__Set problem__
Take the data below and copy exactly the lines starting at the one with "const plugX = sideRight(ANCHOR_Z)" and finishing at the one with "before = set(bpy.data.objects)", both included.

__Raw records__
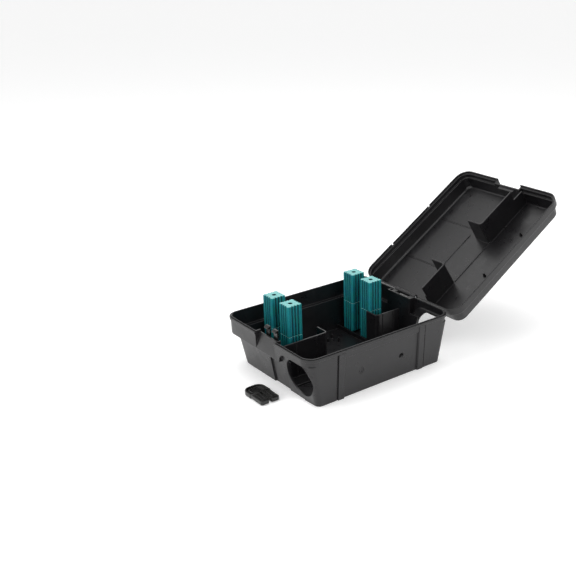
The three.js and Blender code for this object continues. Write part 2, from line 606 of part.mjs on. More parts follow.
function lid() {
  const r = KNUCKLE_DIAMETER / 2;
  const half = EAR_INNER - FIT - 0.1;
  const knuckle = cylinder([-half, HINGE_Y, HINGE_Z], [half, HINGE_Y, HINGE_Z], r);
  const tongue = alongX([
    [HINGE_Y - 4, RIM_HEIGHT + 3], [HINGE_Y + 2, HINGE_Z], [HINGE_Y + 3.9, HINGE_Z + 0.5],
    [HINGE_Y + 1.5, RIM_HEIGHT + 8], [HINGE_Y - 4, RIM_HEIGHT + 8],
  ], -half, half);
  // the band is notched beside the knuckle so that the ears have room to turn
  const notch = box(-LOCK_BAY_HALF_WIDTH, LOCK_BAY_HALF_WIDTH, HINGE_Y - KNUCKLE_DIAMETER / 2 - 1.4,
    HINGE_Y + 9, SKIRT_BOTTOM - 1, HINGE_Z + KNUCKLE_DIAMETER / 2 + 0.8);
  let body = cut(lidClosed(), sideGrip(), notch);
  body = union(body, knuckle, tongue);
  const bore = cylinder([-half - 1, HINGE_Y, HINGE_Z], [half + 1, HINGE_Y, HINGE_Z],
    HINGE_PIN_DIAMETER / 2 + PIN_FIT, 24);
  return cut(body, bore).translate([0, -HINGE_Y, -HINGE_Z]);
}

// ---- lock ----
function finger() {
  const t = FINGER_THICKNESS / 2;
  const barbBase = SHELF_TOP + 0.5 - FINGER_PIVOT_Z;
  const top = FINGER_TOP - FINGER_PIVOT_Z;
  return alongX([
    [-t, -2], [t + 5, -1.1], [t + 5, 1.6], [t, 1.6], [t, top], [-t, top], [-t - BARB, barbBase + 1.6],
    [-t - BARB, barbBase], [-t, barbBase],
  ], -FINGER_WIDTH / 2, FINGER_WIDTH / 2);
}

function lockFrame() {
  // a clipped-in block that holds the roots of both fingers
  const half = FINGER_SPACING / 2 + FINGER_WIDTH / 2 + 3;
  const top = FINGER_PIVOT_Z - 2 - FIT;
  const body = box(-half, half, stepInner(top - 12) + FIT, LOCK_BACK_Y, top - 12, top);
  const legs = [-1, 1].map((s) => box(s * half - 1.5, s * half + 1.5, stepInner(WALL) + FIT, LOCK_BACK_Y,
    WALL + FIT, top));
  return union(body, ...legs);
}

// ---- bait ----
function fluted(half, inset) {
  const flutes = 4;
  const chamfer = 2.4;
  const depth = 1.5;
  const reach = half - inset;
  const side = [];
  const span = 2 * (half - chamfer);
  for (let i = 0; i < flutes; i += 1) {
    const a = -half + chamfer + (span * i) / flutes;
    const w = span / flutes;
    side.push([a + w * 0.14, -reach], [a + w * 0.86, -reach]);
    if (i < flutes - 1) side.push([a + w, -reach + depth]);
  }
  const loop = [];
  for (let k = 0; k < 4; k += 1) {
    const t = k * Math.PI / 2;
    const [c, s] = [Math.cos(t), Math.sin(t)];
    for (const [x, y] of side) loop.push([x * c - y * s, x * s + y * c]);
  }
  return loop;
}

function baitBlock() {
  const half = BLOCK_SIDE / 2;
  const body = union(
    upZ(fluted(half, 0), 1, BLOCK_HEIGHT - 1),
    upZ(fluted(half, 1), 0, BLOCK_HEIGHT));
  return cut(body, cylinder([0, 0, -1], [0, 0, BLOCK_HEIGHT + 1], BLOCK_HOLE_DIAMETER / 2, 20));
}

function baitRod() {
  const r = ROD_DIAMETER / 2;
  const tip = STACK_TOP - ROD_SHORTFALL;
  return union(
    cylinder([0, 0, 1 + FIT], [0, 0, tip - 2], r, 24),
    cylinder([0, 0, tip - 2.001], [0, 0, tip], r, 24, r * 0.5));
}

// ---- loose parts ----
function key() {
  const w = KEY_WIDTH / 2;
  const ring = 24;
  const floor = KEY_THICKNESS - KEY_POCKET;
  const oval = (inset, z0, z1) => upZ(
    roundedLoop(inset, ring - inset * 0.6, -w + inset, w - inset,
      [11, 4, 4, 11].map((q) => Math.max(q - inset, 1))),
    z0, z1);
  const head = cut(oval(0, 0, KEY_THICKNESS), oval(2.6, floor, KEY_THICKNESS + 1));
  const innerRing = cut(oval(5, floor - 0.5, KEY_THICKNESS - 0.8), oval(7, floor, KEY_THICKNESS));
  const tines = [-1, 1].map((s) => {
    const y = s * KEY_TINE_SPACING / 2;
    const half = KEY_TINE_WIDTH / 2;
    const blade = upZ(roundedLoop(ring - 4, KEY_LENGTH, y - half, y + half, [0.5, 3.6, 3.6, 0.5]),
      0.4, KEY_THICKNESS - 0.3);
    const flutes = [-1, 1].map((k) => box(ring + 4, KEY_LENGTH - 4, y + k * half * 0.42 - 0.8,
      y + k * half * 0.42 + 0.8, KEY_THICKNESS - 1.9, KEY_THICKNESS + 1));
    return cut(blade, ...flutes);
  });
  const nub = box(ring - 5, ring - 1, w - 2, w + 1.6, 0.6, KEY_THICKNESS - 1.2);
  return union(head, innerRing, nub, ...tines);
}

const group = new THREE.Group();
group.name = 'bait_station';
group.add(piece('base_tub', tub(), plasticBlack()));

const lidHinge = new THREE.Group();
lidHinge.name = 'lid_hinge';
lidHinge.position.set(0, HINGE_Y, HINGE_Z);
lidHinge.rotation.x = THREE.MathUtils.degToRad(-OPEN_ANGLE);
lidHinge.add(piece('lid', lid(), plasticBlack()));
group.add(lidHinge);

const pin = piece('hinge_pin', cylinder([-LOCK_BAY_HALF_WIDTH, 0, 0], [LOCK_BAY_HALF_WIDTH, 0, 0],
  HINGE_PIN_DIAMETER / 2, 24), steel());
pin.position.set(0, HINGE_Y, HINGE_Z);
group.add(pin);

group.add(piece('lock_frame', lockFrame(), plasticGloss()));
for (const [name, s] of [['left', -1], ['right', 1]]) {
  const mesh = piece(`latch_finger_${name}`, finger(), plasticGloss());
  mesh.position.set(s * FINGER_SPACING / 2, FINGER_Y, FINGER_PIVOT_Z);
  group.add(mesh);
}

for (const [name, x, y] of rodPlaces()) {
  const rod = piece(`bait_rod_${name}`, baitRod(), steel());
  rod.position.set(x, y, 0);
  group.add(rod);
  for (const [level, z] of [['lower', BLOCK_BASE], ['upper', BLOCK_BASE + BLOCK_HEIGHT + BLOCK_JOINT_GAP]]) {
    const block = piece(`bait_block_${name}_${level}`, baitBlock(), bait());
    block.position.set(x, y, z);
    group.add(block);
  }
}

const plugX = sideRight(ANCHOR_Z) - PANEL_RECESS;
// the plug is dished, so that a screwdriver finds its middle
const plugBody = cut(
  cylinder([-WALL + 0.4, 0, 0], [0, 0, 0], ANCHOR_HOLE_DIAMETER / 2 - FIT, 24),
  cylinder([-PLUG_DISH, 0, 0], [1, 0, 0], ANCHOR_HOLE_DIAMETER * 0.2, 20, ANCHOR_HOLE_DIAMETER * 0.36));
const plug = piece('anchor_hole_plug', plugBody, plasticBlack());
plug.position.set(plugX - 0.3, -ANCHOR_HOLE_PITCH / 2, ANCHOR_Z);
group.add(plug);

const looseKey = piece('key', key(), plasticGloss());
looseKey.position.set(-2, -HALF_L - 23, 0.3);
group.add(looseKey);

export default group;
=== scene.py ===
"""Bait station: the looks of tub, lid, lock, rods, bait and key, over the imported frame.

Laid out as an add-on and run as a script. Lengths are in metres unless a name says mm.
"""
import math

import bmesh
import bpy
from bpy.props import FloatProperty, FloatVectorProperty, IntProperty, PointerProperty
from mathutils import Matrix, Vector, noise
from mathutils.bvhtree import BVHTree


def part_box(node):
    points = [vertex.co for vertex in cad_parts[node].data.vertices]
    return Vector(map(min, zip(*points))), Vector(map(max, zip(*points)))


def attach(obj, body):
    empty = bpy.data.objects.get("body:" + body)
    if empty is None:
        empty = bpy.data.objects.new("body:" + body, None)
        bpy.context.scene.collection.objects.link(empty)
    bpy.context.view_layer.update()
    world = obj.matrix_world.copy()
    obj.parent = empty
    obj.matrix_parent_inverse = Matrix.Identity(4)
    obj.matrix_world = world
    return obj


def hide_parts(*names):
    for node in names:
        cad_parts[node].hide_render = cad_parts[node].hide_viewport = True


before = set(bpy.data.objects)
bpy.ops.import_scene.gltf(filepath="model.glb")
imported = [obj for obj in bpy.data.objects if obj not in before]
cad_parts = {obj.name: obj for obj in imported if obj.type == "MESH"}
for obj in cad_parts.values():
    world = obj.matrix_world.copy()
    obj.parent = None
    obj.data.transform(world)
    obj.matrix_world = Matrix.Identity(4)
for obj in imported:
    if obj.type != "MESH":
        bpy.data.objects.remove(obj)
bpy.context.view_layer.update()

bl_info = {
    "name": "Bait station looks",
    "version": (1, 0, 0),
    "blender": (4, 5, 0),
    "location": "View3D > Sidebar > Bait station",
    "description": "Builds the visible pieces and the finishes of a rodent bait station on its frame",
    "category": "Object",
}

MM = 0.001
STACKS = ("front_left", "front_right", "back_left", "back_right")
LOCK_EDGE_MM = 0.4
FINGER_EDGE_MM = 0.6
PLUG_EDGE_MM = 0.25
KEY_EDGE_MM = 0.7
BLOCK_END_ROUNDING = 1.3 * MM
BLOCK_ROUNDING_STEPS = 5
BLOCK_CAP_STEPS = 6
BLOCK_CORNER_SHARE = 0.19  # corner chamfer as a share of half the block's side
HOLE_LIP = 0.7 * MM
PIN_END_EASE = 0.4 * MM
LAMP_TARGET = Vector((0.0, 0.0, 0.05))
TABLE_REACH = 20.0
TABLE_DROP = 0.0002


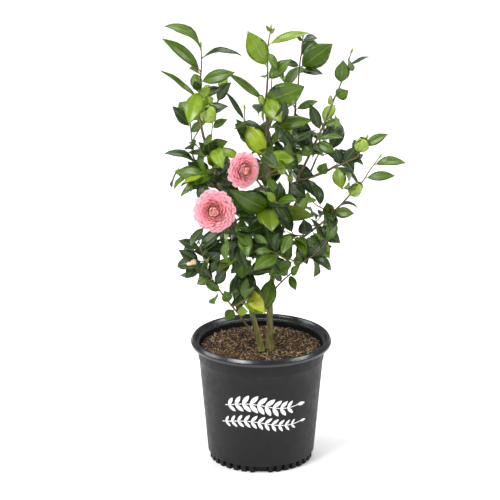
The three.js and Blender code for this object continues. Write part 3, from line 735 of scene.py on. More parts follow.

__Written solution__
const plugX = sideRight(ANCHOR_Z) - PANEL_RECESS;
// the plug is dished, so that a screwdriver finds its middle
const plugBody = cut(
  cylinder([-WALL + 0.4, 0, 0], [0, 0, 0], ANCHOR_HOLE_DIAMETER / 2 - FIT, 24),
  cylinder([-PLUG_DISH, 0, 0], [1, 0, 0], ANCHOR_HOLE_DIAMETER * 0.2, 20, ANCHOR_HOLE_DIAMETER * 0.36));
const plug = piece('anchor_hole_plug', plugBody, plasticBlack());
plug.position.set(plugX - 0.3, -ANCHOR_HOLE_PITCH / 2, ANCHOR_Z);
group.add(plug);

const looseKey = piece('key', key(), plasticGloss());
looseKey.position.set(-2, -HALF_L - 23, 0.3);
group.add(looseKey);

export default group;
=== scene.py ===
"""Bait station: the looks of tub, lid, lock, rods, bait and key, over the imported frame.

Laid out as an add-on and run as a script. Lengths are in metres unless a name says mm.
"""
import math

import bmesh
import bpy
from bpy.props import FloatProperty, FloatVectorProperty, IntProperty, PointerProperty
from mathutils import Matrix, Vector, noise
from mathutils.bvhtree import BVHTree


def part_box(node):
    points = [vertex.co for vertex in cad_parts[node].data.vertices]
    return Vector(map(min, zip(*points))), Vector(map(max, zip(*points)))


def attach(obj, body):
    empty = bpy.data.objects.get("body:" + body)
    if empty is None:
        empty = bpy.data.objects.new("body:" + body, None)
        bpy.context.scene.collection.objects.link(empty)
    bpy.context.view_layer.update()
    world = obj.matrix_world.copy()
    obj.parent = empty
    obj.matrix_parent_inverse = Matrix.Identity(4)
    obj.matrix_world = world
    return obj


def hide_parts(*names):
    for node in names:
        cad_parts[node].hide_render = cad_parts[node].hide_viewport = True


before = set(bpy.data.objects)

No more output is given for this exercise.